**PROBLEM REQUIREMENTS**: Copy exactly the lines from the one containing "imported = [obj" to the one containing "bpy.data.objects.remove(obj)", both lines included, and nothing else.

★ ★ ★

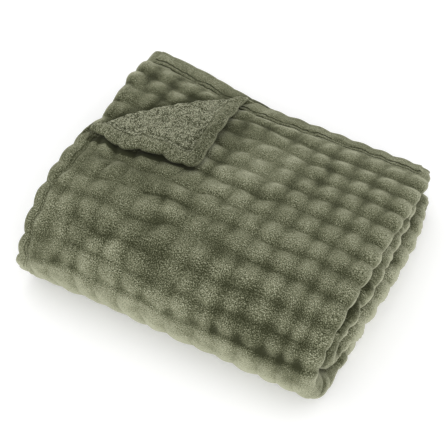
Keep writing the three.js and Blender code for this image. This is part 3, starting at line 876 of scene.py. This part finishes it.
def blanket_mesh(name):
    """The sheet as one closed mesh: its face, its back and a rounded rim between them."""
    pattern = Pattern()
    last_s, last_t = len(pattern.s_lines) - 1, len(pattern.t_lines) - 1
    cells = [pattern.cells(face_division), pattern.cells(back_division)]
    points = {point for cell in cells[0] + cells[1] for point in corners(cell)}
    between = [(s, t) for s, t in points if 0 < t < last_t]
    loop = [
        *sorted((s, t) for s, t in points if t == 0),
        *sorted((s, t) for s, t in between if s == last_s),
        *sorted(((s, t) for s, t in points if t == last_t), reverse=True),
        *sorted(((s, t) for s, t in between if s == 0), reverse=True),
    ]
    sides = [pattern.lay(side, loop) for side in cells]

    verts, faces, uv, masks, lies, index = [], [], [], [], [], []
    for n, (points, side_faces) in enumerate(sides):
        s, t = pattern.lengths(points)
        lift, face, back, mask = sculpt(s, t)
        normal = off_face(placed, s, t)
        reach = lift + face if n == 0 else lift - back
        first = sum(map(len, verts))
        index.append({key: first + k for k, key in enumerate(points)})
        verts.append(placed(s, t) + normal * reach[:, None])
        lies.append(normal if n == 0 else -normal)
        uv.append(np.stack([s, t], -1))
        for title in ("shag",) if n == 0 else ("relief", "valley_shade", "painted_light_and_nap"):
            mask[title] = np.zeros_like(s)
        if n == 1:
            mask["sewn"] = mask["turned_sewn"]
        masks.append(np.stack([mask[title] for title in MASKS], -1))
        for ring in side_faces:
            ring = [first + k for k in ring]
            faces.append(ring[::-1] if n == 0 else ring)

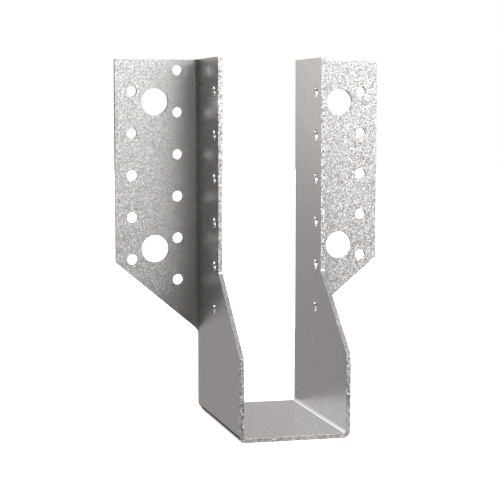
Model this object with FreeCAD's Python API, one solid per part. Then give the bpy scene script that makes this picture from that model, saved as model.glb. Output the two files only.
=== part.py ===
import FreeCAD, Part
import math
import os

Vector = FreeCAD.Vector

# Face-mount joist hanger: one blank of galvanised sheet steel, punched flat and folded along four lines.
# Sizes are in millimetres. X runs across the joist, Y runs along it towards the header, Z is up.
# The origin is the middle of the footprint, level with the underside of the seat.
# Heights are measured from the underside of the seat and depths from the header's face.

# Sheet and folds
sheet = 2.0                     # thickness of the steel
steel_density = 7.85e-6         # kg per cubic millimetre
seat_bend_inside = 1.5          # inside radius of the two folds beside the seat
wing_bend_inside = 1.5          # inside radius of the two folds that turn the wings outwards
corner_round = 0.5              # radius left on the blank's outer corners

# Pocket for the joist
joist_width = 45.0              # planed timber that the hanger is made for
joist_clearance = 1.5           # slack between the timber and the two side plates together
height = 168.2                  # underside of the seat to the top edge

# Side plates
seat_depth = 85.0               # header face to the front edge of the seat
strap_depth = 45.4              # header face to the front edge of the plates' narrow upper part
seat_side_height = 37.2         # height at which the deep lower part starts to narrow
taper_angle = 40.0              # slope of the tapered edges, above the horizontal
rear_setback = 2.0              # lower rear edges stand this far in front of the header face
runout_height = 1.6             # the wing folds flatten out over this height, just below the wings

# Wings
wing_reach = 39.75              # outer face of a side plate to the outer edge of its wing
wing_edge_length = 96.2         # straight outer edge of a wing, down from the top

# Nail and bolt holes
nail_hole = 5.0
bolt_hole = 13.0
nail_pitch = 20.0               # up and down the two nail columns of a wing
outer_column_edge = 8.1         # outer nail column to the wing's outer edge
column_spacing = 11.0           # between the outer nails, the bolts and the inner nails
inner_nails = 6
inner_nails_from_top = 5.0      # highest hole centre below the top edge
outer_nails = 5
outer_nails_from_top = 15.0
bolts = 2
bolt_pitch = 70.0
bolts_from_top = 20.0
side_nails = 6
side_nail_pitch = 20.0
side_nails_from_top = 15.4
side_nails_from_edge = 8.3      # hole centres to the front edge of the narrow part

# Sizes that follow
taper = math.tan(math.radians(taper_angle))
inner_x = (joist_width + joist_clearance) / 2
outer_x = inner_x + sheet
wing_x = outer_x + wing_reach
header_y = seat_depth / 2
front_y = header_y - seat_depth
strap_y = header_y - strap_depth
seat_bend_outside = seat_bend_inside + sheet
wing_bend_outside = wing_bend_inside + sheet
wing_bend_middle = wing_bend_inside + sheet / 2
fold_x = inner_x + wing_bend_outside        # where the flat of a wing begins
fold_y = header_y - wing_bend_outside       # where the flat of a side plate ends
lower_rear_y = header_y - rear_setback

# The tapered lower edge of a wing is one straight cut in the flat blank. Along the fold it drops
# at the same rate per millimetre of sheet, down to the lower rear edge of the side plate.
wing_corner_z = height - wing_edge_length
wing_taper_z = wing_corner_z - taper * (wing_x - fold_x)
fold_length = wing_bend_middle * math.pi / 2
fold_drop = taper * fold_length
unfolded_lip = lower_rear_y - fold_y        # flat sheet below the wing that lies in the fold's strip
junction_z = wing_taper_z - fold_drop + taper * unfolded_lip
lip_angle = math.degrees(unfolded_lip / wing_bend_middle)
cut_margin = sheet / 10                     # how far the cut across the fold runs past both faces


def outline_face(corners, place):
    # A flat face with straight sides. Each corner is (u, v, radius), and place puts (u, v) in space.
    points = [Vector(u, v, 0) for u, v, radius in corners]
    bends = []
    for index, (u, v, radius) in enumerate(corners):
        corner = points[index]
        before = (points[index - 1] - corner).normalize()
        after = (points[(index + 1) % len(points)] - corner).normalize()
        if radius == 0:
            bends.append([corner])
            continue
        half = before.getAngle(after) / 2
        middle = (before + after).normalize()
        reach = radius / math.tan(half)
        depth = radius / math.sin(half) - radius
        bends.append([corner + before * reach, corner + middle * depth, corner + after * reach])
    edges = []
    for index, bend in enumerate(bends):
        start = bends[index - 1][-1]
        if start.distanceToPoint(bend[0]) > 1e-6:
            edges.append(Part.LineSegment(place(start), place(bend[0])).toShape())
        if len(bend) == 3:
            edges.append(Part.Arc(*[place(point) for point in bend]).toShape())
    return Part.Face(Part.Wire(edges))


def seen_from_front(point):
    return Vector(point.x, 0, point.y)


def seen_from_side(point):
    return Vector(0, point.x, point.y)


def channel():
    # The seat and both side plates: a U section cut to the plates' outline seen from the side.
    section = outline_face([
        (-outer_x, height, 0),
        (-outer_x, 0, seat_bend_outside),
        (outer_x, 0, seat_bend_outside),
        (outer_x, height, 0),
        (inner_x, height, 0),
        (inner_x, sheet, seat_bend_inside),
        (-inner_x, sheet, seat_bend_inside),
        (-inner_x, height, 0),
    ], seen_from_front)
    section.translate(Vector(0, front_y, 0))
    strip = section.extrude(Vector(0, seat_depth, 0))

    slant_top_z = seat_side_height + taper * (seat_depth - strap_depth)
    fold_end_z = junction_z - runout_height
    side = outline_face([
        (front_y, -sheet, 0),
        (front_y, seat_side_height, corner_round),
        (strap_y, slant_top_z, corner_round),
        (strap_y, height, corner_round),
        (fold_y, height, 0),
        (fold_y, fold_end_z, 0),
        (lower_rear_y, fold_end_z, 0),
        (lower_rear_y, -sheet, 0),
    ], seen_from_side)
    side.translate(Vector(-wing_x, 0, 0))
    return strip.common(side.extrude(Vector(2 * wing_x, 0, 0)))


def lip_runout():
    # Just below the left wing the sheet goes from folded to flat over a small height.
    middle = Vector(-fold_x, fold_y, junction_z)
    turned = []
    for radius in (wing_bend_outside, wing_bend_inside):
        for angle in (0, lip_angle / 2, lip_angle):
            around = math.radians(angle)
            turned.append(middle + Vector(radius * math.cos(around), radius * math.sin(around), 0))
    curved = Part.Wire([
        Part.Arc(turned[0], turned[1], turned[2]).toShape(),
        Part.LineSegment(turned[2], turned[5]).toShape(),
        Part.Arc(turned[5], turned[4], turned[3]).toShape(),
        Part.LineSegment(turned[3], turned[0]).toShape(),
    ])
    low = junction_z - runout_height
    flat = Part.makePolygon([
        Vector(-inner_x, fold_y, low),
        Vector(-inner_x, lower_rear_y, low),
        Vector(-outer_x, lower_rear_y, low),
        Vector(-outer_x, fold_y, low),
        Vector(-inner_x, fold_y, low),
    ])
    return Part.makeLoft([curved, flat], True, True)


def left_wing():
    # The fold and the wing as one bent strip, seen from above, then cut to the wing's outline.
    plan = outline_face([
        (-inner_x, fold_y - sheet, 0),
        (-inner_x, header_y, wing_bend_outside),
        (-wing_x, header_y, 0),
        (-wing_x, header_y - sheet, 0),
        (-outer_x, header_y - sheet, wing_bend_inside),
        (-outer_x, fold_y - sheet, 0),
    ], lambda point: Vector(point.x, point.y, junction_z))
    strip = plan.extrude(Vector(0, 0, height - junction_z))

    front = outline_face([
        (0, height, 0),
        (-wing_x, height, corner_round),
        (-wing_x, wing_corner_z, corner_round),
        (-fold_x, wing_taper_z, 0),
        (-fold_x, junction_z, 0),
        (0, junction_z, 0),
    ], seen_from_front)
    strip = strip.common(front.extrude(Vector(0, header_y, 0)))

    # What lies below the straight cut within the fold: under a surface that rises with the turn.
    rise_per_turn = taper * 2 * math.pi * wing_bend_middle
    inside = Part.makeHelix(rise_per_turn, fold_drop, wing_bend_inside - cut_margin)
    outside = Part.makeHelix(rise_per_turn, fold_drop, wing_bend_outside + cut_margin)
    under = Part.makeRuledSurface(inside.Edges[0], outside.Edges[0]).extrude(Vector(0, 0, -2 * fold_drop))
    under.translate(Vector(-fold_x, fold_y, wing_taper_z - fold_drop))
    return strip.cut(under)


def drill(shape, diameter, centres, direction, length):
    for centre in centres:
        start = centre - direction * (length / 2)
        shape = shape.cut(Part.makeCylinder(diameter / 2, length, start, direction))
    return shape


def column(x, y, count, pitch, from_top):
    return [Vector(x, y, height - from_top - row * pitch) for row in range(count)]


def wing_holes():
    outer_column_x = wing_x - outer_column_edge
    bolt_column_x = outer_column_x - column_spacing
    inner_column_x = bolt_column_x - column_spacing
    nails = []
    bolt_centres = []
    for side in (-1, 1):
        nails += column(side * outer_column_x, header_y, outer_nails, nail_pitch, outer_nails_from_top)
        nails += column(side * inner_column_x, header_y, inner_nails, nail_pitch, inner_nails_from_top)
        bolt_centres += column(side * bolt_column_x, header_y, bolts, bolt_pitch, bolts_from_top)
    return nails, bolt_centres


def hanger():
    wing = left_wing().fuse(lip_runout())
    folded = channel().fuse([wing, wing.mirror(Vector(0, 0, 0), Vector(1, 0, 0))])
    nails, bolt_centres = wing_holes()
    through_wing = 4 * sheet
    folded = drill(folded, nail_hole, nails, Vector(0, 1, 0), through_wing)
    folded = drill(folded, bolt_hole, bolt_centres, Vector(0, 1, 0), through_wing)
    side_nail_y = strap_y + side_nails_from_edge
    side = column(0, side_nail_y, side_nails, side_nail_pitch, side_nails_from_top)
    folded = drill(folded, nail_hole, side, Vector(1, 0, 0), 2 * outer_x + 2 * sheet)
    return folded.removeSplitter().Solids[0]


os.makedirs("parts", exist_ok=True)
piece = hanger()
piece.exportStep("parts/hanger.step")
box = piece.optimalBoundingBox()
print("hanger:", len(piece.Faces), "faces, valid", piece.isValid(), "volume", round(piece.Volume, 1), "mm3")
print("size:", round(box.XLength, 3), round(box.YLength, 3), round(box.ZLength, 3))
print("steel:", round(piece.Volume * steel_density, 3), "kg")
print("wing taper meets the fold at", round(wing_taper_z, 2), "and the lower rear edge at", round(junction_z, 2))
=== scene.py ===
import math

import bpy
from mathutils import Matrix, Vector


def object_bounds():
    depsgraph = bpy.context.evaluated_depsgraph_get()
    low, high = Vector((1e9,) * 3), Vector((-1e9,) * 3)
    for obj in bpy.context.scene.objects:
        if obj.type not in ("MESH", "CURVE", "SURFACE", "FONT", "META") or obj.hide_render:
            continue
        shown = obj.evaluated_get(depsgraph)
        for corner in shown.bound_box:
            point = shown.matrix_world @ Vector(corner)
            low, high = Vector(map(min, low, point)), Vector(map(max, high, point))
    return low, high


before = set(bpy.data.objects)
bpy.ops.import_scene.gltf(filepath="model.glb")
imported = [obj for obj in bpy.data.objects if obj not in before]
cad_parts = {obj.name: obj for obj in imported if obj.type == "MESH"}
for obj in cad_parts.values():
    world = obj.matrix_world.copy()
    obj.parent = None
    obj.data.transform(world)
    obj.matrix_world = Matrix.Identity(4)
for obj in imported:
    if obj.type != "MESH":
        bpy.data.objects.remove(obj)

cadLow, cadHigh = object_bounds()
print("frame loaded:", ", ".join(sorted(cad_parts)))


# Node helpers: place a node with its settings, and feed links or plain values into its inputs

randomMiddle = 0.5      # of what the noise and the cells put out


def feed(tree, socket, value):
    if isinstance(value, bpy.types.NodeSocket):
        tree.links.new(value, socket)
    else:
        socket.default_value = value


def addNode(tree, kind, inputs=None, **settings):
    node = tree.nodes.new(kind)
    for name, value in settings.items():
        setattr(node, name, value)
    for name, value in (inputs or {}).items():
        feed(tree, node.inputs[name], value)
    return node


def clearTree(owner):
    owner.use_nodes = True
    owner.node_tree.nodes.clear()
    return owner.node_tree


def doMath(tree, operation, *values, clamp=False):
    node = addNode(tree, "ShaderNodeMath", dict(enumerate(values)),
                   operation=operation, use_clamp=clamp)
    return node.outputs[0]


def doVector(tree, operation, *values):
    node = addNode(tree, "ShaderNodeVectorMath", dict(enumerate(values)), operation=operation)
    return node.outputs["Value" if operation == "DOT_PRODUCT" else "Vector"]


def scaleVector(tree, vector, amount):
    node = addNode(tree, "ShaderNodeVectorMath", {0: vector, "Scale": amount}, operation="SCALE")
    return node.outputs[0]


def mixColour(tree, factor, first, second):
    node = addNode(tree, "ShaderNodeMix", {0: factor, 6: first, 7: second}, data_type="RGBA")
    return node.outputs[2]


def mixNumber(tree, factor, first, second):
    node = addNode(tree, "ShaderNodeMix", {0: factor, 2: first, 3: second}, data_type="FLOAT")
    return node.outputs[0]


def rampUp(tree, value, low, high):
    node = addNode(tree, "ShaderNodeMapRange", {"Value": value, "From Min": low, "From Max": high},
                   interpolation_type="SMOOTHSTEP")
    return node.outputs["Result"]


def addLight(tree, light, change, fade):
    return doVector(tree, "ADD", light, scaleVector(tree, change, fade))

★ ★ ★

**THE REPLY**:
imported = [obj for obj in bpy.data.objects if obj not in before]
cad_parts = {obj.name: obj for obj in imported if obj.type == "MESH"}
for obj in cad_parts.values():
    world = obj.matrix_world.copy()
    obj.parent = None
    obj.data.transform(world)
    obj.matrix_world = Matrix.Identity(4)
for obj in imported:
    if obj.type != "MESH":
        bpy.data.objects.remove(obj)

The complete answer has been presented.